◆ What to do
Report how many lines contain "from". The answer is a single number.

◆ Data block
#####
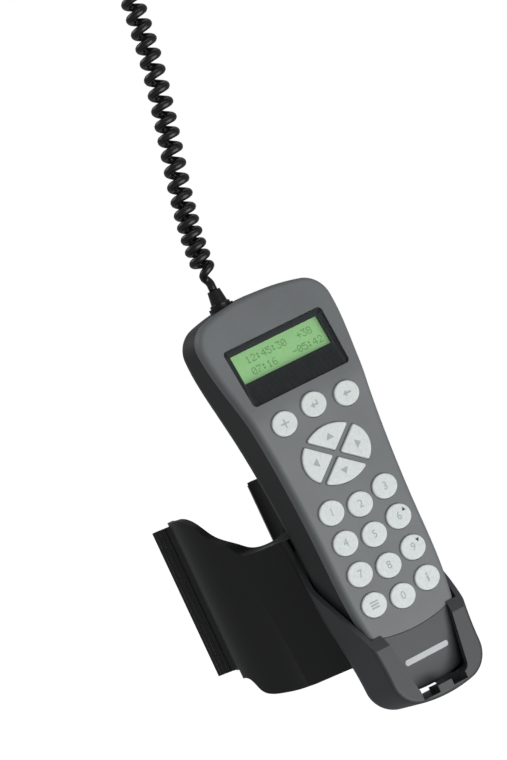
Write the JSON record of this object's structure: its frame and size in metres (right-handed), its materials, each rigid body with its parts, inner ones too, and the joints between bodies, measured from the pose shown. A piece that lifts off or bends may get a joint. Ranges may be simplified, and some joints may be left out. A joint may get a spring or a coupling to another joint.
{
  "type": "telescope hand controller",
  "caption": "Hand controller with a green two-line display and rubber keys, standing in a cradle that slides onto a clip-on tripod leg clamp, with a curly cord and modular plug.",
  "frame": {"origin": "middle of the leg clamp's bore, on its axis", "axes": "+Z along the tripod leg, from the controller's foot to its head; the keys face -Y; +X to the right of someone who faces the keys"},
  "size_m": [0.0874, 0.1113, 0.4118],
  "materials": {
    "bracket": "fine moulded texture, black ABS",
    "face": "fine moulded texture, mid grey ABS",
    "case": "fine moulded texture, charcoal ABS",
    "badge": "satin printed bar",
    "key": "translucent silicone, satin",
    "lens": "clear acrylic, glossy",
    "mask": "printed dark grey",
    "lcd": "green liquid crystal cell",
    "light_guide": "moulded acrylic",
    "steel": "zinc plated",
    "board": "green solder mask",
    "chip": "moulded epoxy",
    "mat": "translucent silicone",
    "contact": "carbon filled silicone",
    "ribbon": "polyimide",
    "cord": "satin black elastomer",
    "plug": "clear polycarbonate",
    "gold": "gold plated"
  },
  "bodies": {
    "clamp": {"leg_clamp": "bracket"},
    "holder": {"cradle": "bracket"},
    "controller": {"front_shell": "face", "nose_cover": "case", "nose_badge": "badge", "back_shell": "case", "case_screws": "steel", "display_lens": "lens", "display_mask": "mask", "display_frame": "steel", "display_glass": "lcd", "display_backlight": "light_guide", "display_board": "board", "main_board": "board", "keypad_mat": "mat", "key_contacts": "contact", "board_chips": "chip", "cord_header": "chip", "lead_plug": "chip", "display_ribbon": "ribbon", "board_screws": "steel", "strain_relief": "cord", "inner_lead": "cord", "curly_cord": "cord", "cord_tail": "cord", "plug_boot": "cord", "plug_body": "plug", "plug_contacts": "gold"},
    "key_align": {"key_align": "key"},
    "key_enter": {"key_enter": "key"},
    "key_undo": {"key_undo": "key"},
    "key_up": {"key_up": "key"},
    "key_down": {"key_down": "key"},
    "key_left": {"key_left": "key"},
    "key_right": {"key_right": "key"},
    "key_1": {"key_1": "key"},
    "key_2": {"key_2": "key"},
    "key_3": {"key_3": "key"},
    "key_4": {"key_4": "key"},
    "key_5": {"key_5": "key"},
    "key_6": {"key_6": "key"},
    "key_7": {"key_7": "key"},
    "key_8": {"key_8": "key"},
    "key_9": {"key_9": "key"},
    "key_0": {"key_0": "key"},
    "key_menu": {"key_menu": "key"},
    "key_info": {"key_info": "key"}
  },
  "joints": [
    {"name": "holder_slide", "type": "slide", "parent": "clamp", "child": "holder", "axis": [0, 0, 1], "range_m": [0, 0.07]},
    {"name": "controller_lift", "type": "slide", "parent": "holder", "child": "controller", "axis": [0, 0, 1], "range_m": [0, 0.09]},
    {"name": "key_align_press", "type": "slide", "parent": "controller", "child": "key_align", "axis": [0, 1, 0], "range_m": [0, 0.001], "stiffness_N_per_m": 800, "springref_m": -0.0005},
    {"name": "key_enter_press", "type": "slide", "parent": "controller", "child": "key_enter", "axis": [0, 1, 0], "range_m": [0, 0.001], "stiffness_N_per_m": 800, "springref_m": -0.0005},
    {"name": "key_undo_press", "type": "slide", "parent": "controller", "child": "key_undo", "axis": [0, 1, 0], "range_m": [0, 0.001], "stiffness_N_per_m": 800, "springref_m": -0.0005},
    {"name": "key_up_press", "type": "slide", "parent": "controller", "child": "key_up", "axis": [0, 1, 0], "range_m": [0, 0.001], "stiffness_N_per_m": 800, "springref_m": -0.0005},
    {"name": "key_down_press", "type": "slide", "parent": "controller", "child": "key_down", "axis": [0, 1, 0], "range_m": [0, 0.001], "stiffness_N_per_m": 800, "springref_m": -0.0005},
    {"name": "key_left_press", "type": "slide", "parent": "controller", "child": "key_left", "axis": [0, 1, 0], "range_m": [0, 0.001], "stiffness_N_per_m": 800, "springref_m": -0.0005},
    {"name": "key_right_press", "type": "slide", "parent": "controller", "child": "key_right", "axis": [0, 1, 0], "range_m": [0, 0.001], "stiffness_N_per_m": 800, "springref_m": -0.0005},
    {"name": "key_1_press", "type": "slide", "parent": "controller", "child": "key_1", "axis": [0, 1, 0], "range_m": [0, 0.001], "stiffness_N_per_m": 800, "springref_m": -0.0005},
    {"name": "key_2_press", "type": "slide", "parent": "controller", "child": "key_2", "axis": [0, 1, 0], "range_m": [0, 0.001], "stiffness_N_per_m": 800, "springref_m": -0.0005},
    {"name": "key_3_press", "type": "slide", "parent": "controller", "child": "key_3", "axis": [0, 1, 0], "range_m": [0, 0.001], "stiffness_N_per_m": 800, "springref_m": -0.0005},
    {"name": "key_4_press", "type": "slide", "parent": "controller", "child": "key_4", "axis": [0, 1, 0], "range_m": [0, 0.001], "stiffness_N_per_m": 800, "springref_m": -0.0005},
    {"name": "key_5_press", "type": "slide", "parent": "controller", "child": "key_5", "axis": [0, 1, 0], "range_m": [0, 0.001], "stiffness_N_per_m": 800, "springref_m": -0.0005},
    {"name": "key_6_press", "type": "slide", "parent": "controller", "child": "key_6", "axis": [0, 1, 0], "range_m": [0, 0.001], "stiffness_N_per_m": 800, "springref_m": -0.0005},
    {"name": "key_7_press", "type": "slide", "parent": "controller", "child": "key_7", "axis": [0, 1, 0], "range_m": [0, 0.001], "stiffness_N_per_m": 800, "springref_m": -0.0005},
    {"name": "key_8_press", "type": "slide", "parent": "controller", "child": "key_8", "axis": [0, 1, 0], "range_m": [0, 0.001], "stiffness_N_per_m": 800, "springref_m": -0.0005},
    {"name": "key_9_press", "type": "slide", "parent": "controller", "child": "key_9", "axis": [0, 1, 0], "range_m": [0, 0.001], "stiffness_N_per_m": 800, "springref_m": -0.0005},
    {"name": "key_0_press", "type": "slide", "parent": "controller", "child": "key_0", "axis": [0, 1, 0], "range_m": [0, 0.001], "stiffness_N_per_m": 800, "springref_m": -0.0005},
    {"name": "key_menu_press", "type": "slide", "parent": "controller", "child": "key_menu", "axis": [0, 1, 0], "range_m": [0, 0.001], "stiffness_N_per_m": 800, "springref_m": -0.0005},
    {"name": "key_info_press", "type": "slide", "parent": "controller", "child": "key_info", "axis": [0, 1, 0], "range_m": [0, 0.001], "stiffness_N_per_m": 800, "springref_m": -0.0005}
  ]
}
#####
◆ Output for this task
2